- **WHAT IS REQUIRED**: Go through the material and tally the lines containing the string "scene". Give the total alone.

'''

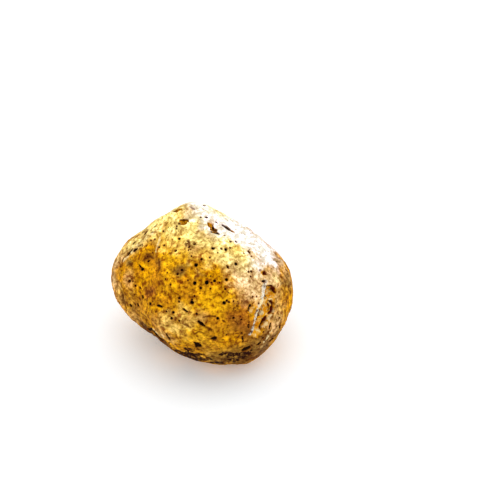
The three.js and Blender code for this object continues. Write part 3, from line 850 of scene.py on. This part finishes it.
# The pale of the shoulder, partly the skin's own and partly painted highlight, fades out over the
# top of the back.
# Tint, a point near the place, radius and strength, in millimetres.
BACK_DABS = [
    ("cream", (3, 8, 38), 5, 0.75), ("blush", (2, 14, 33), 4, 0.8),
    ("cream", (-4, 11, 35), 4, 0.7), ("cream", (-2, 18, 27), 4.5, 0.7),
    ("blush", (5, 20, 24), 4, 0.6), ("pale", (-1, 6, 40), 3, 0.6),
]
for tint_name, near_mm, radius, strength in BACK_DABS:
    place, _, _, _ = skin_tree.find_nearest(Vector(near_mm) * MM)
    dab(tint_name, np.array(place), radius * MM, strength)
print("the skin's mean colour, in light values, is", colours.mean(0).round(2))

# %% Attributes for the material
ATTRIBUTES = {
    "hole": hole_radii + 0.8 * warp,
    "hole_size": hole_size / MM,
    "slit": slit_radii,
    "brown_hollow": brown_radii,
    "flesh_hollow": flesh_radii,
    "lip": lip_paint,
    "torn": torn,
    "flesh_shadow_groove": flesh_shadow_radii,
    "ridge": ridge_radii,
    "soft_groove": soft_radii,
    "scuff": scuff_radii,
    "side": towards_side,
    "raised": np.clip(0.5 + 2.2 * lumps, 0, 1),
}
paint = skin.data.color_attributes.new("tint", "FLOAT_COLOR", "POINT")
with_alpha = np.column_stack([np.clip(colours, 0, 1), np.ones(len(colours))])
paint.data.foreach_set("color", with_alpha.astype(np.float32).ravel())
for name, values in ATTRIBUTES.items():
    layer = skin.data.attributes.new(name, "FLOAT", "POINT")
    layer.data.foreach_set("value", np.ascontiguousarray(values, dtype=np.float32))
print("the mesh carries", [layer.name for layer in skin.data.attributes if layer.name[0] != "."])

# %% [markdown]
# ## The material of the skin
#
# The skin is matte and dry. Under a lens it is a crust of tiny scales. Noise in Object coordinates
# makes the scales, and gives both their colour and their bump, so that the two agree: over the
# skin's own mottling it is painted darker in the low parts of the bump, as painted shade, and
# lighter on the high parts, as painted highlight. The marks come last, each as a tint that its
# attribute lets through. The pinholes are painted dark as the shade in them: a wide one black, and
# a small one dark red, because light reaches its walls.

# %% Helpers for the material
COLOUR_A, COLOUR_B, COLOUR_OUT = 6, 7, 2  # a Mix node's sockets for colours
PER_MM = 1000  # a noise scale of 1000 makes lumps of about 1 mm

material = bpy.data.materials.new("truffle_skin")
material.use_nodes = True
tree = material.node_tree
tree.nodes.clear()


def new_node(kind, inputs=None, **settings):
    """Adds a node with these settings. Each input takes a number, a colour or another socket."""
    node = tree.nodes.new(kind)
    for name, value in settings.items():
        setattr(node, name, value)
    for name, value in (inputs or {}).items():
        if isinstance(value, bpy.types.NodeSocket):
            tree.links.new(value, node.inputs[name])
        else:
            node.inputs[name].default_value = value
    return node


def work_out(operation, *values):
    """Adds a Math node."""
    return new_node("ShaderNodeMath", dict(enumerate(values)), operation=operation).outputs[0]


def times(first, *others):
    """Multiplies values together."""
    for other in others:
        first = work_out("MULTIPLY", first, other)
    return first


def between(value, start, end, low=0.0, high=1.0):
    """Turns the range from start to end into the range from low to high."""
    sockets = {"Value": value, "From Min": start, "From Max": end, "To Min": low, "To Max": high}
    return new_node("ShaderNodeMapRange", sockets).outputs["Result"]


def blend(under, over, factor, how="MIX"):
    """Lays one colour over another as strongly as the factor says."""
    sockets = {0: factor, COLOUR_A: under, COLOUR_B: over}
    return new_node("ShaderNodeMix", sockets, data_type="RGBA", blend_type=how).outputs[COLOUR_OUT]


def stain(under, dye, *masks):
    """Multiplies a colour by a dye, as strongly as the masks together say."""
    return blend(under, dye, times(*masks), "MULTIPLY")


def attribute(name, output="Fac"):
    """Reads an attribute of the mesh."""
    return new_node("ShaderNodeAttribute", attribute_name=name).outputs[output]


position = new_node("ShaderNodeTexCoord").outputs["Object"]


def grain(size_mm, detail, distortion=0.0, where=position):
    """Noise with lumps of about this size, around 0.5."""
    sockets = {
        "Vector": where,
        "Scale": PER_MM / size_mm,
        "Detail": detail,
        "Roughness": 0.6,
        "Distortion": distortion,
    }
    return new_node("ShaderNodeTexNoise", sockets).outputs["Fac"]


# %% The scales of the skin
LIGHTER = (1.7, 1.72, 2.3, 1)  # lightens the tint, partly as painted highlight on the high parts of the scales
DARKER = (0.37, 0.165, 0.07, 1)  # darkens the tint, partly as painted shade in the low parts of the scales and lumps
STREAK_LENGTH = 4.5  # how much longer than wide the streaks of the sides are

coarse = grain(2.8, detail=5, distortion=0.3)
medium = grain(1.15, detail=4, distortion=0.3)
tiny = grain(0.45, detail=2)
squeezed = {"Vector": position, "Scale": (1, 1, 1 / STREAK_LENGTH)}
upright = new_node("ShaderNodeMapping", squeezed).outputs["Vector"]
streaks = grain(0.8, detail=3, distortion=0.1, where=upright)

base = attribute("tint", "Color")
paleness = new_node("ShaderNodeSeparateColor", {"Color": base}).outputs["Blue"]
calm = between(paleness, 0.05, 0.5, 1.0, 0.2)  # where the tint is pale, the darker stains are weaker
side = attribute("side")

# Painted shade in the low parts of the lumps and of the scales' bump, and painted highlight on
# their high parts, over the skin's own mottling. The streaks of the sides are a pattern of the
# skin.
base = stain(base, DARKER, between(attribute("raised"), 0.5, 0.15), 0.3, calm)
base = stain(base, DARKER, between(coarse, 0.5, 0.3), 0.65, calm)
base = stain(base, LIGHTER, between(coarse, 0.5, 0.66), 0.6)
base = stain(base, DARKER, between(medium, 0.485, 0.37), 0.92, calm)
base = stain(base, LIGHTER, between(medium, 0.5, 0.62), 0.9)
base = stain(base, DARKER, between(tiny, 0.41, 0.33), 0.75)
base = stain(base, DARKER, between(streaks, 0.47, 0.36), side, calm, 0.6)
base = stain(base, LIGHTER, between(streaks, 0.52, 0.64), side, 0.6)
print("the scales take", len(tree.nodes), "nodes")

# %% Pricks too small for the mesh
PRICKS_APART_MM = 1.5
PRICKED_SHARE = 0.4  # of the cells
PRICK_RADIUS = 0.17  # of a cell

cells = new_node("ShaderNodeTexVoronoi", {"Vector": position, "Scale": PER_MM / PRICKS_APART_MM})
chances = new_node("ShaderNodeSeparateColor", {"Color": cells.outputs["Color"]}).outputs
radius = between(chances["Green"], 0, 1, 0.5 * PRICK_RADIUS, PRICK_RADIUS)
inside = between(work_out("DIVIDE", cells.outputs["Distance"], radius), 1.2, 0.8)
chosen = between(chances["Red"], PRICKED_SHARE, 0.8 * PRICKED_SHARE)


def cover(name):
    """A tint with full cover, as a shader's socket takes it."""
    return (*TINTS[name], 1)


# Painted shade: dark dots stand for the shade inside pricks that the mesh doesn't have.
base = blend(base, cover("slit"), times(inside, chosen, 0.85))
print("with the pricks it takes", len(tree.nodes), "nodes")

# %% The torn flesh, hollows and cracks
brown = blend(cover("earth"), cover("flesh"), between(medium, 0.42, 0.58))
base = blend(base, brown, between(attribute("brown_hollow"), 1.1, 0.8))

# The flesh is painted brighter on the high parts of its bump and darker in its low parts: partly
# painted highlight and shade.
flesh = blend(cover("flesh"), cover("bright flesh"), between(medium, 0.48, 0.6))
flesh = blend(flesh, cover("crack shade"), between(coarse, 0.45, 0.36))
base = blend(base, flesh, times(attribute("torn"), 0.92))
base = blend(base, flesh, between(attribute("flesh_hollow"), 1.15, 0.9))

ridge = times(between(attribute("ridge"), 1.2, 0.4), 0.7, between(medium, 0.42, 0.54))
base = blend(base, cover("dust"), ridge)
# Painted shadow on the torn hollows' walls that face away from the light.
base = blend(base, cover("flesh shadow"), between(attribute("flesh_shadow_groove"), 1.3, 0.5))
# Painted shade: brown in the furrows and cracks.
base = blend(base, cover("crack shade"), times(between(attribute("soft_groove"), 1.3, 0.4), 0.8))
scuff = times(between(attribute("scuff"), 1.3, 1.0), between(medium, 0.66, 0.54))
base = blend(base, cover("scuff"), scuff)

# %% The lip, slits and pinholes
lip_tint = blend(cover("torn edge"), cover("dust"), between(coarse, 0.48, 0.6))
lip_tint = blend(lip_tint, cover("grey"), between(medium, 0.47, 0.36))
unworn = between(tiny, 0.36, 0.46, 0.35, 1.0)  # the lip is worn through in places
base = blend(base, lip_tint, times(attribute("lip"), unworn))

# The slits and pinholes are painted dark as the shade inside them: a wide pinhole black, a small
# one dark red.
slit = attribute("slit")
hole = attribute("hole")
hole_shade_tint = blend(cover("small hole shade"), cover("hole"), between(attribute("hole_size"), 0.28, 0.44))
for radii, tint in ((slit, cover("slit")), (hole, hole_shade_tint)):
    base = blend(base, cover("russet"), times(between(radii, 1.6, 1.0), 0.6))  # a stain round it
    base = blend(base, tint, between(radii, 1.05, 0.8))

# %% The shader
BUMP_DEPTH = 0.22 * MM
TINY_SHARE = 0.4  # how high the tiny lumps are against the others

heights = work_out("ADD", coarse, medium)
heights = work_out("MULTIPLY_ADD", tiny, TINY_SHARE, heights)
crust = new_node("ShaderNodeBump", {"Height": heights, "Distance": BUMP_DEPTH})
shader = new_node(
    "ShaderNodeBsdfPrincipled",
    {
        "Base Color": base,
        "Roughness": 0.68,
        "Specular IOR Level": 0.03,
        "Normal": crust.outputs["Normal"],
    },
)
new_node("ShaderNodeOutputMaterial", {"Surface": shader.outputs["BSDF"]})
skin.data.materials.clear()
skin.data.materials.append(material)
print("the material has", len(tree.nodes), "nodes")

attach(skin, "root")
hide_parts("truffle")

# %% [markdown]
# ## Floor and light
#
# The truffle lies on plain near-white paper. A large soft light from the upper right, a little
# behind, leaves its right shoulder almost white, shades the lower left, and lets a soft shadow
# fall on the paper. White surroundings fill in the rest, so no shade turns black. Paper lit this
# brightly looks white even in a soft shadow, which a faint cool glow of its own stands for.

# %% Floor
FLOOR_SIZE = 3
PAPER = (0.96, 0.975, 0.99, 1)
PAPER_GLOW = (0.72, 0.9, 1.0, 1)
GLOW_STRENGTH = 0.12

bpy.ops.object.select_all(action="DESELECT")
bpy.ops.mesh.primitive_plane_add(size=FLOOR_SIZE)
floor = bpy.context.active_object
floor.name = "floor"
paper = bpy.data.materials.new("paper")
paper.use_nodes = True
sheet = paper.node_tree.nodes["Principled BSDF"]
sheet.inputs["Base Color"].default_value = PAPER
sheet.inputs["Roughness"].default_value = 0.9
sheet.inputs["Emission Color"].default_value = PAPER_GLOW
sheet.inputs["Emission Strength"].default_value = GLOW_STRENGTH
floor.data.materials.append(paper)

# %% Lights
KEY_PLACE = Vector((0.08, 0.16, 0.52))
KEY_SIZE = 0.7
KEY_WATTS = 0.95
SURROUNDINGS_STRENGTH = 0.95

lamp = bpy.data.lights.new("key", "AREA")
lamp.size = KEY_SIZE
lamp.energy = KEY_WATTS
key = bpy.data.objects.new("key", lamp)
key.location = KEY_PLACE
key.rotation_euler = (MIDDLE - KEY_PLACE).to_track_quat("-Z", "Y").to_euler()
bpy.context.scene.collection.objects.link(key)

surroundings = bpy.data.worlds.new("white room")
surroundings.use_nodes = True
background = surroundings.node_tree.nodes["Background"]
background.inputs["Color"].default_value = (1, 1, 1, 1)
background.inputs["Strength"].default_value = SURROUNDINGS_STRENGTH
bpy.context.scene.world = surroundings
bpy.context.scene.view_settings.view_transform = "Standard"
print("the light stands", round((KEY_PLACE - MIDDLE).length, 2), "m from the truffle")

'''

- **EXPECTED OUTPUT**: 4